İşte olgunluk ve sağlam bir kökten gelmek bu, diye düşündüğümü hatırlıyorum. Bizde, Batı'daki gibi kökleşmiş bir aristokrasi yoktur. Osmanlı ailesi altı yüzyıl boyunca başka bir ailenin sivrilmesine izin vermemiştir. Bunun yerine Anadolu ve Rumeli’nin yürek ve beyin soylusu aileleri vardır; bunlar bir bakıma manevi aristokrasimizi oluştururlar. O çok güzel deyimimizle ‘’sonradan görme’’ değildirler. Osman Kavala da bunlardandır işte, ülkenin gurur duyması gereken manevi soylularından birisidir.

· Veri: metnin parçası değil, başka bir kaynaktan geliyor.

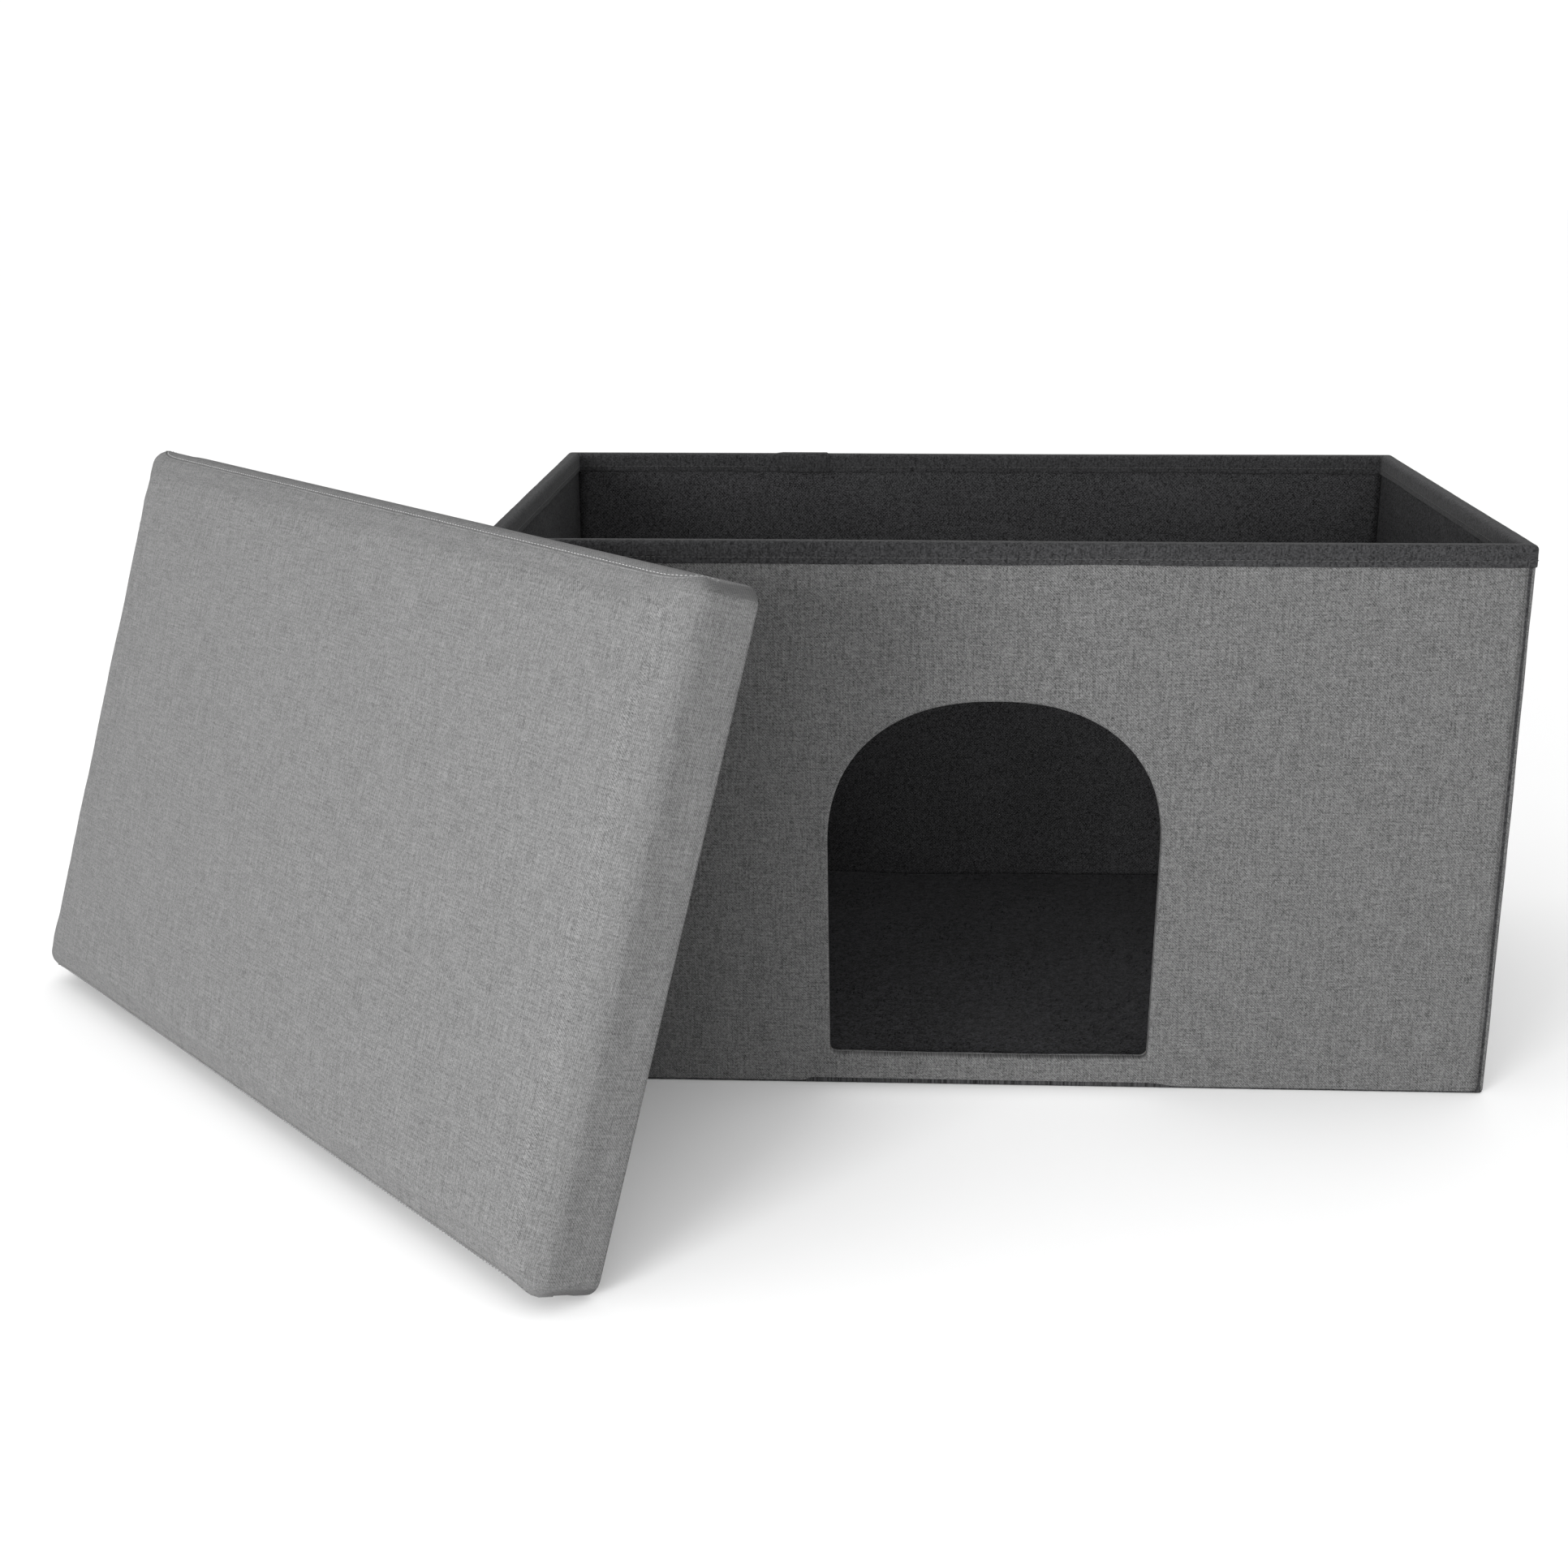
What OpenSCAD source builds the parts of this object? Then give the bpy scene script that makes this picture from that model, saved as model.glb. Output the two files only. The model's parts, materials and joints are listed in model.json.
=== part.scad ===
// Collapsible fabric storage ottoman with an arched doorway in its front wall.
// The open box stands on the floor, its loose padded lid leans on the front left corner,
// and a fleece pad lies on a loose base board inside. Units are millimetres, +Z is up,
// and the origin is the centre of the box's underside.

/* [Box] */
// Width of the box over its outer cloth
box_w = 660; // [560:10:760]
// Depth of the box over its outer cloth
box_d = 400; // [360:10:480]
// Height of the box from the floor to the rim
box_h = 370; // [330:5:430]
// Thickness of the fibreboard stiffener in each wall
board_t = 6; // [4:0.5:9]
// Thickness of the outer linen-look cloth
cover_t = 1.5; // [0.8:0.1:2.5]
// Thickness of the inside non-woven lining
lining_t = 1.2; // [0.6:0.1:2]
// Width of the gap between the two halves of a side wall's board, at the fold crease
crease_gap = 4; // [2:1:8]

/* [Rim and seams] */
// Height of the binding tape's legs below the rim
binding_h = 14; // [8:1:24]
// Thickness of the binding tape
binding_t = 1; // [0.6:0.1:2]
// Distance of each corner seam from the box's corner
seam_inset = 6; // [4:1:12]

/* [Doorway] */
// Width of the doorway at the sill
door_sill_w = 211; // [160:1:240]
// Greatest width of the doorway, where the arch springs
door_w = 217; // [170:1:246]
// Height of the sill above the floor
sill_h = 21; // [20:1:40]
// Height at which the arch springs
spring_h = 169; // [120:1:190]
// Height of the top of the arch
door_top_h = 267; // [220:1:300]
// Squareness of the arch, where 2 is an ellipse
arch_power = 2.3; // [2:0.1:4]

/* [Base and pad] */
// Thickness of the cloth under the box
bottom_cloth_t = 1.2; // [0.8:0.1:2]
// Thickness of the loose base board over its wrap
base_t = 5; // [4:0.5:6]
// Thickness of the fleece pad over its cover
pad_t = 11.6; // [8:0.2:12]
// Clearance between the walls and the loose base board and pad
base_gap = 3; // [2:0.5:8]

/* [Lid] */
// Thickness of the padded lid at its edges
lid_t = 45; // [36:1:60]
// Corner radius of the lid in plan
lid_corner_r = 22; // [12:1:40]
// Thickness of the lid's board
lid_board_t = 6; // [4:0.5:9]
// Width of the cover's margin turned under the lid board
turn_under = 26; // [20:1:40]
// Sideways place of the leaning lid's lower right corner
lid_foot_x = -226; // [-240:1:-200]
// Place along the depth of the leaning lid's lower right corner
lid_foot_y = -487; // [-520:1:-470]
// Turn of the leaning lid from the box's front, seen from above
lid_turn = 46.6; // [44:0.2:50]
// Number of staples along each long side of the lid's underside
staples_long = 11; // [5:1:15]
// Number of staples along each short side of the lid's underside
staples_short = 6; // [3:1:9]

/* [Hidden] */

linen = [0.48, 0.48, 0.48];
lining_black = [0.19, 0.19, 0.20];
tape_black = [0.27, 0.27, 0.28];
fleece_black = [0.15, 0.15, 0.16];
fibreboard = [0.55, 0.43, 0.30];
foam_white = [0.90, 0.89, 0.84];
steel = [0.75, 0.76, 0.78];

slack = 0.1;                                   // gap left between layers that touch
eps = 1;                                       // overshoot of a cut past a face
wall_t = cover_t + board_t + lining_t + 2 * slack;
wall_z = bottom_cloth_t + slack;               // foot of every wall layer
rim_z = box_h - binding_t - slack;             // top of every wall layer
wall_h = rim_z - wall_z;
board_w = box_w - 2 * cover_t - 2 * slack;     // front and back boards
board_face = box_d / 2 - cover_t - slack;      // outer face of the front and back boards
side_run = 2 * (board_face - board_t - slack); // length of a side wall between those boards
lining_w = box_w - 2 * (cover_t + slack + board_t + slack);
inner_w = box_w - 2 * wall_t;
inner_d = box_d - 2 * wall_t;
hem_t = 1.2;                                   // thickness of the cloth turned round the doorway
arch_steps = 40;                               // straight steps in the arch
sill_corner_r = 7;
seam_w = 2;
seam_proud = 0.6;
wrap_t = 0.8;                                  // cloth round the base board
pad_cloth_t = 2.5;                             // fleece with its pile
base_z = bottom_cloth_t + 2 * slack;
pad_z = base_z + base_t + 2 * slack;
lid_cloth_t = 1.4;
underside_t = 1;
staple_crown = 11;
staple_wire = 0.8;
staple_leg = 5;
staple_inset = 15;
rest_gap = 0.5;                                // air between the leaning lid and the rim's corner

// Lean of the lid, from the floor point to the rim's front left corner
lean_x = -box_w / 2 - binding_t;
lean_y = -box_d / 2 - binding_t;
lean_run = (lean_x - lid_foot_x) * sin(lid_turn) + (lean_y - lid_foot_y) * cos(lid_turn);
lid_lean = atan((lean_run - rest_gap) / box_h);

// ---- Shared shapes ----

// A box given by its lowest corner and size
module block(low, size) {
    translate(low) cube(size);
}

// An upright panel centred on x, that starts at y0 and is thick towards the back
module upright(width, thick, y0) {
    translate([-width / 2, y0, wall_z]) cube([width, thick, wall_h]);
}

// A point on the arch, a power curve, at angle a from its right spring
function arch_point(a, half, rise, grow) = [
    (half + grow) * sign(cos(a)) * pow(abs(cos(a)), 2 / arch_power),
    spring_h + (rise + grow) * pow(abs(sin(a)), 2 / arch_power)
];

// Rounded lower corner of the doorway, on side s
function sill_corner(s, grow) = [
    for (i = [0:4])
        let (a = s > 0 ? -90 + 22.5 * i : 180 + 22.5 * i)
        [
            s * (door_sill_w / 2 + grow - sill_corner_r) + sill_corner_r * cos(a),
            sill_h - grow + sill_corner_r + sill_corner_r * sin(a)
        ]
];

// The doorway's outline, widened by grow
module doorway(grow) {
    rise = door_top_h - spring_h;
    polygon(concat(
        sill_corner(1, grow),
        [for (i = [0:arch_steps]) arch_point(180 * i / arch_steps, door_w / 2, rise, grow)],
        sill_corner(-1, grow)
    ));
}

// The doorway's outline as a solid through the front wall, over the depth from y0 to y1
module doorway_cut(y0, y1, grow = 0) {
    translate([0, y1, 0]) rotate([90, 0, 0]) linear_extrude(y1 - y0) doorway(grow);
}

// A flat slab with rounded corners, over [-w, 0] x [0, d], inset on every side
module lid_slab(inset, z0, z1) {
    r = max(lid_corner_r - inset, 2);
    translate([0, 0, z0]) linear_extrude(z1 - z0) union() {
        translate([-box_w + inset + r, inset]) square([box_w - 2 * inset - 2 * r, box_d - 2 * inset]);
        translate([-box_w + inset, inset + r]) square([box_w - 2 * inset, box_d - 2 * inset - 2 * r]);
        for (x = [-box_w + inset + r, -inset - r], y = [inset + r, box_d - inset - r])
            translate([x, y]) circle(r, $fn = 48);
    }
}

// Moves a piece from the lid's own frame to where the lid leans
module leaning() {
    translate([lid_foot_x, lid_foot_y, 0]) rotate([90 - lid_lean, 0, -lid_turn]) children();
}

// ---- Walls ----

module front_board() {
    color(fibreboard) difference() {
        upright(board_w, board_t, -board_face);
        doorway_cut(-box_d, 0, hem_t + slack);
    }
}

module back_board() {
    color(fibreboard) upright(board_w, board_t, board_face - board_t);
}

// Half a side wall's board; side is -1 for left and 1 for right, half is -1 for front and 1 for rear
module side_board(side, half) {
    length = (side_run - crease_gap) / 2;
    x = side > 0 ? board_w / 2 - board_t : -board_w / 2;
    y = half > 0 ? crease_gap / 2 : -crease_gap / 2 - length;
    color(fibreboard) block([x, y, wall_z], [board_t, length, wall_h]);
}

module front_cover() {
    color(linen) difference() {
        upright(box_w, cover_t, -box_d / 2);
        doorway_cut(-box_d, 0, hem_t + slack);
    }
}

module back_cover() {
    color(linen) upright(box_w, cover_t, box_d / 2 - cover_t);
}

module side_cover(side) {
    x = side > 0 ? box_w / 2 - cover_t : -box_w / 2;
    length = box_d - 2 * cover_t - 2 * slack;
    color(linen) block([x, -length / 2, wall_z], [cover_t, length, wall_h]);
}

module front_lining() {
    color(lining_black) difference() {
        upright(lining_w, lining_t, -inner_d / 2 - lining_t);
        doorway_cut(-box_d, 0, hem_t + slack);
    }
}

module back_lining() {
    color(lining_black) upright(lining_w, lining_t, inner_d / 2);
}

module side_lining(side) {
    x = side > 0 ? inner_w / 2 : -inner_w / 2 - lining_t;
    length = inner_d - 2 * slack;
    color(lining_black) block([x, -length / 2, wall_z], [lining_t, length, wall_h]);
}

// ---- Rim, doorway and seams ----

// Tape folded over the rim all the way round
module rim_binding() {
    leg_z = box_h - binding_h;
    color(tape_black) difference() {
        block([-box_w / 2 - binding_t, -box_d / 2 - binding_t, leg_z],
            [box_w + 2 * binding_t, box_d + 2 * binding_t, binding_h]);
        block([-inner_w / 2 + binding_t, -inner_d / 2 + binding_t, leg_z - eps],
            [inner_w - 2 * binding_t, inner_d - 2 * binding_t, binding_h + 2 * eps]);
        difference() {
            block([-box_w / 2, -box_d / 2, leg_z - eps], [box_w, box_d, box_h - binding_t - leg_z + eps]);
            block([-inner_w / 2, -inner_d / 2, leg_z - 2 * eps], [inner_w, inner_d, binding_h + 2 * eps]);
        }
    }
}

// Cloth turned round the edge of the doorway, through the whole wall
module doorway_hem() {
    face = box_d / 2;
    color(linen) difference() {
        doorway_cut(-face, -face + wall_t, hem_t);
        doorway_cut(-face - eps, -face + wall_t + eps);
    }
}

// Four upright stitched seams, one near each corner on the front and back faces
module corner_seams() {
    seam_z = wall_z + slack;
    color(tape_black)
        for (side = [-1, 1], y = [-box_d / 2 - seam_proud, box_d / 2])
            block([side * (box_w / 2 - seam_inset) - seam_w / 2, y, seam_z],
                [seam_w, seam_proud, box_h - binding_h - seam_z - slack]);
}

module bottom_cloth() {
    color(lining_black) block([-box_w / 2, -box_d / 2, 0], [box_w, box_d, bottom_cloth_t]);
}

// ---- Base board and pad ----

// A flat block inside the walls, with an equal gap all round
module inside_block(gap, z, thick) {
    block([-inner_w / 2 + gap, -inner_d / 2 + gap, z], [inner_w - 2 * gap, inner_d - 2 * gap, thick]);
}

module base_board_core() {
    gap = base_gap + wrap_t + slack;
    color(fibreboard) inside_block(gap, base_z + wrap_t + slack, base_t - 2 * wrap_t - 2 * slack);
}

module base_board_wrap() {
    color(lining_black) difference() {
        inside_block(base_gap, base_z, base_t);
        inside_block(base_gap + wrap_t, base_z + wrap_t, base_t - 2 * wrap_t);
    }
}

module pad_foam() {
    gap = base_gap + pad_cloth_t + slack;
    color(foam_white) inside_block(gap, pad_z + pad_cloth_t + slack, pad_t - 2 * pad_cloth_t - 2 * slack);
}

module pad_cover() {
    color(fleece_black) difference() {
        inside_block(base_gap, pad_z, pad_t);
        inside_block(base_gap + pad_cloth_t, pad_z + pad_cloth_t, pad_t - 2 * pad_cloth_t);
    }
}

// ---- Lid, in its own frame: underside at z = 0, padded face at z = lid_t ----

module lid_board() {
    inset = lid_cloth_t + slack;
    color(fibreboard) leaning() lid_slab(inset, inset, inset + lid_board_t);
}

module lid_foam() {
    inset = lid_cloth_t + slack;
    color(foam_white) leaning() lid_slab(inset, inset + lid_board_t + slack, lid_t - inset);
}

// Closed cover over the foam and round the board's edge, with its margin turned under
module lid_cover() {
    color(linen) leaning() difference() {
        lid_slab(0, 0, lid_t);
        lid_slab(lid_cloth_t, lid_cloth_t, lid_t - lid_cloth_t);
        lid_slab(turn_under, -eps, lid_cloth_t + eps);
    }
}

// Non-woven sheet that closes the underside, inside the turned margin
module lid_underside() {
    color(lining_black) leaning() lid_slab(turn_under + slack, slack, slack + underside_t);
}

// One staple with its crown in the cover's margin and its legs in the board, along X
module staple() {
    block([-staple_crown / 2, -staple_wire / 2, slack], [staple_crown, staple_wire, staple_wire]);
    for (x = [-staple_crown / 2, staple_crown / 2 - staple_wire])
        block([x, -staple_wire / 2, slack], [staple_wire, staple_wire, staple_leg]);
}

module lid_staples() {
    run_x = box_w - 2 * (lid_corner_r + staple_crown);
    run_y = box_d - 2 * (lid_corner_r + staple_crown);
    color(steel) leaning() {
        for (y = [staple_inset, box_d - staple_inset], i = [0:staples_long - 1])
            translate([-box_w / 2 - run_x / 2 + run_x * i / (staples_long - 1), y, 0]) staple();
        for (x = [-staple_inset, staple_inset - box_w], i = [0:staples_short - 1])
            translate([x, box_d / 2 - run_y / 2 + run_y * i / (staples_short - 1), 0])
                rotate([0, 0, 90]) staple();
    }
}

front_board();
back_board();
side_board(-1, -1);  // left_front_board
side_board(-1, 1);  // left_rear_board
side_board(1, -1);  // right_front_board
side_board(1, 1);  // right_rear_board
front_cover();
back_cover();
side_cover(-1);  // left_cover
side_cover(1);  // right_cover
front_lining();
back_lining();
side_lining(-1);  // left_lining
side_lining(1);  // right_lining
rim_binding();
doorway_hem();
corner_seams();
bottom_cloth();
base_board_core();
base_board_wrap();
pad_foam();
pad_cover();
lid_board();
lid_foam();
lid_cover();
lid_underside();
lid_staples();
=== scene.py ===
"""Looks of a folding storage ottoman.

An open cloth box with an arched doorway, its fleece pad, and its padded lid that leans on a corner.
"""

import json
import logging
import math
from dataclasses import dataclass, field
from enum import Enum
from typing import Callable, Sequence, Union

import bmesh
import bpy
import numpy as np
from mathutils import Matrix, Vector
from mathutils.bvhtree import BVHTree
from mathutils.kdtree import KDTree


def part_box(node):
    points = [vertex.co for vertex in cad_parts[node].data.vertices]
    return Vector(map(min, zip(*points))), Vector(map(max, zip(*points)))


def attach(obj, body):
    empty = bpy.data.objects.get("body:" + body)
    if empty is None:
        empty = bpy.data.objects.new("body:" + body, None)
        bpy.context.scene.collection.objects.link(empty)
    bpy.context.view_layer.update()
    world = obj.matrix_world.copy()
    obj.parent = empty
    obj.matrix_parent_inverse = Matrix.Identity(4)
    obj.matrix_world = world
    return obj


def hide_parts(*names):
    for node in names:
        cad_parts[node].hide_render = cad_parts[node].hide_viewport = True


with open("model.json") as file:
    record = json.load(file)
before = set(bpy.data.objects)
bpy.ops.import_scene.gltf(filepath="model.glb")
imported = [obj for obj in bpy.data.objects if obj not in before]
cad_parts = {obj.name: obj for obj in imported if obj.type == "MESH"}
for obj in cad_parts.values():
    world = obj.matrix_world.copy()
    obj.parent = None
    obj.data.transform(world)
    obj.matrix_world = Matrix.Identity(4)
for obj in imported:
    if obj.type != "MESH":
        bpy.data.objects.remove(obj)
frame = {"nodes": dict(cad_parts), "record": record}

log = logging.getLogger("ottoman")
CLOTH_MAP = "cloth"
MM = 0.001
SEED = 20


class Body(Enum):
    """The rigid bodies that the pieces ride on."""

    BOX = "box"
    BASE = "base_board"
    PAD = "floor_pad"
    LID = "lid"


class Slot(Enum):
    """The record's material slots, named along with each new piece."""

    LINEN = "linen_cloth"
    LINING = "lining_cloth"
    TAPE = "binding_tape"
    FLEECE = "fleece"
    LID = "lid_cloth"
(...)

Biliyorsunuz; bu ülke özgüveni düşük ama egosu yüksek insanlarla doludur. Her gün, her yerde karşımıza çıkar bunlar. Osman Kavala ise tam tersine özgüveni yüksek ama egosunu neredeyse silmiş bir aydındır. (Tam bu noktada rahmetli Onat Kutlar’ımız geldi aklıma. O da böyle bir insandı, o da yürek ve beyin soylusu bir aileden geliyordu).
Şimdi Osman Kavala, ne olduğu bile anlaşılamayan suçlamalarla hapiste çile çekiyor. Ama dikkat ederseniz yaptığı açıklamalar yine sakin, yine olgun. Hiç yaygara yapmadan, kendisine acındırmaya çalışmadan, ülke sorunlarını kendi derdinin önünde tutan o hafif mahzun ve alabildiğine kibar tavrını bozmadan, vakur bir şekilde yatıyor hapiste.
Ne demişti Ahmed Arif: Biz ki ustasıyız vatan sevmenin.
Evet, Osmanlar bu ülkeyi candan seven, kültürünü, geleneklerini iliklerine kadar hisseden insanlardır, kimseye saygısızlık yapmamışlardır, tek amaçları demokrasisi daha gelişmiş, darbelerden, insan hakları ihlallerinden, ilkelliklerden kurtulmuş, dünya platformunda ‘’İşte benim ülkem!’’ diyerek gurur duyabileceğimiz bir Türkiye idealidir.
Onlara çile çektirilirken ülkeye de kötülük yapılıyor.
Yazıktır günahtır beyler, vebali büyüktür.